Required work: Start at the line containing "extrude(amount=boss_seat_z - foot_z)" and stop at the line containing "for node in"; copy those lines exactly, both ends included, and no others.

Provided entries:

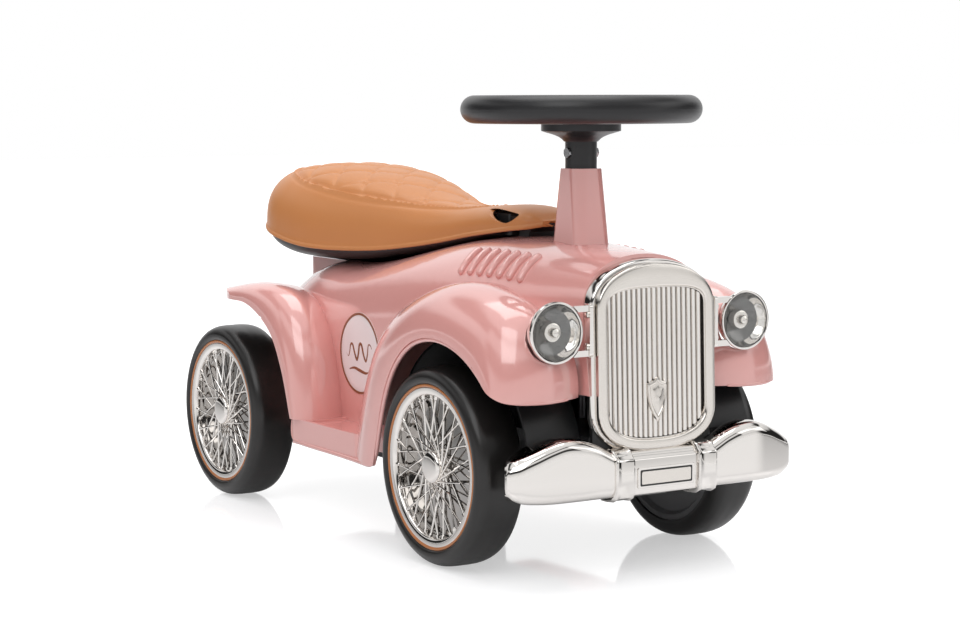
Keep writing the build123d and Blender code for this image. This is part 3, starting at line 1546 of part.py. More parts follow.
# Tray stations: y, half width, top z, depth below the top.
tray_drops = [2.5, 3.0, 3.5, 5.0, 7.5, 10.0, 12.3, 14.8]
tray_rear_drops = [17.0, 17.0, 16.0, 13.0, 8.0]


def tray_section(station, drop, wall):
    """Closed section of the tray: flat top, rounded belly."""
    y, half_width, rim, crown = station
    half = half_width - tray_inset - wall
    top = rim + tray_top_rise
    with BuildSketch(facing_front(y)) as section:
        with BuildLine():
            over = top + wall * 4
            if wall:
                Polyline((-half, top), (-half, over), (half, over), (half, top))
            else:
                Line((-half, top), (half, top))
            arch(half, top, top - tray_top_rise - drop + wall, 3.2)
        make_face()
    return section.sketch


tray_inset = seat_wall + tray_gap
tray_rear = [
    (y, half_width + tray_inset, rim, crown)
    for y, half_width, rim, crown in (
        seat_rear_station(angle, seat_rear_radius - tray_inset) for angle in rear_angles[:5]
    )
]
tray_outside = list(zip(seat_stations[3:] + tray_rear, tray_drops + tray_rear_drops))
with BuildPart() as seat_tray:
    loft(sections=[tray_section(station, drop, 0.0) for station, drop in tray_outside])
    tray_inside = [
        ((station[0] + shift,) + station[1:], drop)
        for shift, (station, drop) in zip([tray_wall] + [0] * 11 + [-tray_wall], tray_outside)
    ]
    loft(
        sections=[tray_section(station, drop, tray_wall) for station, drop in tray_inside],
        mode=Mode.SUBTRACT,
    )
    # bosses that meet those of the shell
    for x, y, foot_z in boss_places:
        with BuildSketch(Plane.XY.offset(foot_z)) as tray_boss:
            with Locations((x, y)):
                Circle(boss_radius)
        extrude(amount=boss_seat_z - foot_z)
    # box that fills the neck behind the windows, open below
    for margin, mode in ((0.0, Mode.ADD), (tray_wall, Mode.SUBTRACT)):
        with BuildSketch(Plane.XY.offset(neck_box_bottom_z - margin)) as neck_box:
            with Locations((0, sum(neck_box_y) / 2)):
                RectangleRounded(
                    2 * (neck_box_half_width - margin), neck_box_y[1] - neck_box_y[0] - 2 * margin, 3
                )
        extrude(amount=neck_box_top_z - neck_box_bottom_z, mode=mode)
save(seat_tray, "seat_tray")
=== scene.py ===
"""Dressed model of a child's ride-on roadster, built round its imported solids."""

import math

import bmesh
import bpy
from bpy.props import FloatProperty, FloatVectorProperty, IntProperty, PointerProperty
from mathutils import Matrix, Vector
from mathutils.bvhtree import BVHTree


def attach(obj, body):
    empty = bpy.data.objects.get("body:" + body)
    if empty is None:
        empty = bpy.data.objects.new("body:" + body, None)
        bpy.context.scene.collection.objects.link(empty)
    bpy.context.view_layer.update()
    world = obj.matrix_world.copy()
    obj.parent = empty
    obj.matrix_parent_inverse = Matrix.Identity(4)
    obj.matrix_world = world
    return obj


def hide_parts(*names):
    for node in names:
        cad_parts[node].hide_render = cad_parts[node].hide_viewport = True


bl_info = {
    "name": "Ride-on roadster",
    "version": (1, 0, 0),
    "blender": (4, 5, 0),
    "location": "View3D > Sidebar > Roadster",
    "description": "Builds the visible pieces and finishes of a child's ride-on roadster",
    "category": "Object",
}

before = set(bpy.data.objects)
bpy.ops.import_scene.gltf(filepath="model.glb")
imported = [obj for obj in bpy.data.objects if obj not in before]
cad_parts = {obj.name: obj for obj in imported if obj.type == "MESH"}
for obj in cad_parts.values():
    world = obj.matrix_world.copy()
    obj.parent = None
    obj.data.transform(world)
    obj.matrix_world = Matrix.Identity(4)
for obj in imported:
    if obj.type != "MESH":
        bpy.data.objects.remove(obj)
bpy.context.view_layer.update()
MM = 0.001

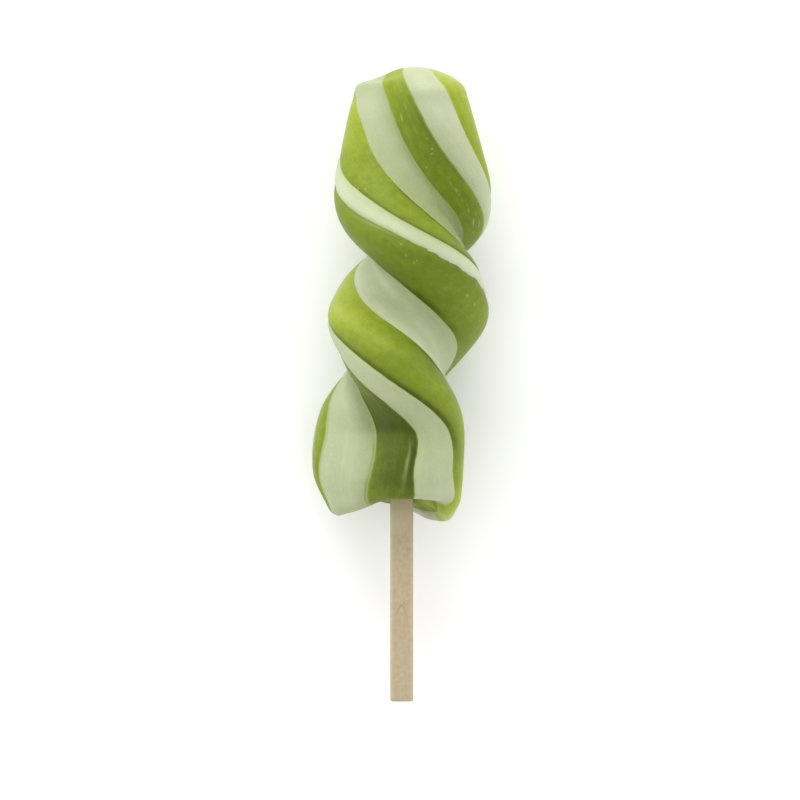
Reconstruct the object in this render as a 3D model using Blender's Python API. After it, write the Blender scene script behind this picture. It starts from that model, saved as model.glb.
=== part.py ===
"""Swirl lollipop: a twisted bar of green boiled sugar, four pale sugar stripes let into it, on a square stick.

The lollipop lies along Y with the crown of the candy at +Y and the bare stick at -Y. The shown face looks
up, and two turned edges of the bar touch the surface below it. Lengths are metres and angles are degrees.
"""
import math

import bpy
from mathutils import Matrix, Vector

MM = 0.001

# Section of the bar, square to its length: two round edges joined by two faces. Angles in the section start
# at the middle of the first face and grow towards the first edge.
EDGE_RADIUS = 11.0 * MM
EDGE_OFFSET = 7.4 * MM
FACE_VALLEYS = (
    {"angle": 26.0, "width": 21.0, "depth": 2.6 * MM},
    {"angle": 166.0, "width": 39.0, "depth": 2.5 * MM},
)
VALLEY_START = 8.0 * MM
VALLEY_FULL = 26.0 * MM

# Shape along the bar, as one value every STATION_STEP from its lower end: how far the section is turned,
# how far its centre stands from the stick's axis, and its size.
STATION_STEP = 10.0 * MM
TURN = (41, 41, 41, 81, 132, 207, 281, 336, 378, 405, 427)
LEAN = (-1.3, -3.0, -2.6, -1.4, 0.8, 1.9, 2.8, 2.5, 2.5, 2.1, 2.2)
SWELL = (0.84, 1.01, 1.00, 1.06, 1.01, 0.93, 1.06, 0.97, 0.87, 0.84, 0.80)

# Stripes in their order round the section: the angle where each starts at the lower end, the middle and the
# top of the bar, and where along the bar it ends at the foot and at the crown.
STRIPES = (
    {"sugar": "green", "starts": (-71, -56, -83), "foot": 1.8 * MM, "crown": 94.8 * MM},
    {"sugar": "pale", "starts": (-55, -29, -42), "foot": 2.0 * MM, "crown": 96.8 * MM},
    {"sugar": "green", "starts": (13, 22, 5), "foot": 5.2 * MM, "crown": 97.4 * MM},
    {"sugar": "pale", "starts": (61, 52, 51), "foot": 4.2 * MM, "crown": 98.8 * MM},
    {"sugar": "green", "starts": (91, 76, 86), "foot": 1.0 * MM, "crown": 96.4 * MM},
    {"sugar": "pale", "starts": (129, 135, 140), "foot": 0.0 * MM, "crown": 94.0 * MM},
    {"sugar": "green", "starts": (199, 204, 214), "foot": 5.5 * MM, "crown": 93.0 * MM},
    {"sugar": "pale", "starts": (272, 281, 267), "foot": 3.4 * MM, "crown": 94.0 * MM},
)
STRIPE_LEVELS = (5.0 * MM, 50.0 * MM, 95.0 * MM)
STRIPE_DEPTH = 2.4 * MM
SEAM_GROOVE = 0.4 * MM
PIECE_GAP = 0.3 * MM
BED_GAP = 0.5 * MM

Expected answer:
        extrude(amount=boss_seat_z - foot_z)
    # box that fills the neck behind the windows, open below
    for margin, mode in ((0.0, Mode.ADD), (tray_wall, Mode.SUBTRACT)):
        with BuildSketch(Plane.XY.offset(neck_box_bottom_z - margin)) as neck_box:
            with Locations((0, sum(neck_box_y) / 2)):
                RectangleRounded(
                    2 * (neck_box_half_width - margin), neck_box_y[1] - neck_box_y[0] - 2 * margin, 3
                )
        extrude(amount=neck_box_top_z - neck_box_bottom_z, mode=mode)
save(seat_tray, "seat_tray")
=== scene.py ===
"""Dressed model of a child's ride-on roadster, built round its imported solids."""

import math

import bmesh
import bpy
from bpy.props import FloatProperty, FloatVectorProperty, IntProperty, PointerProperty
from mathutils import Matrix, Vector
from mathutils.bvhtree import BVHTree


def attach(obj, body):
    empty = bpy.data.objects.get("body:" + body)
    if empty is None:
        empty = bpy.data.objects.new("body:" + body, None)
        bpy.context.scene.collection.objects.link(empty)
    bpy.context.view_layer.update()
    world = obj.matrix_world.copy()
    obj.parent = empty
    obj.matrix_parent_inverse = Matrix.Identity(4)
    obj.matrix_world = world
    return obj


def hide_parts(*names):
    for node in names:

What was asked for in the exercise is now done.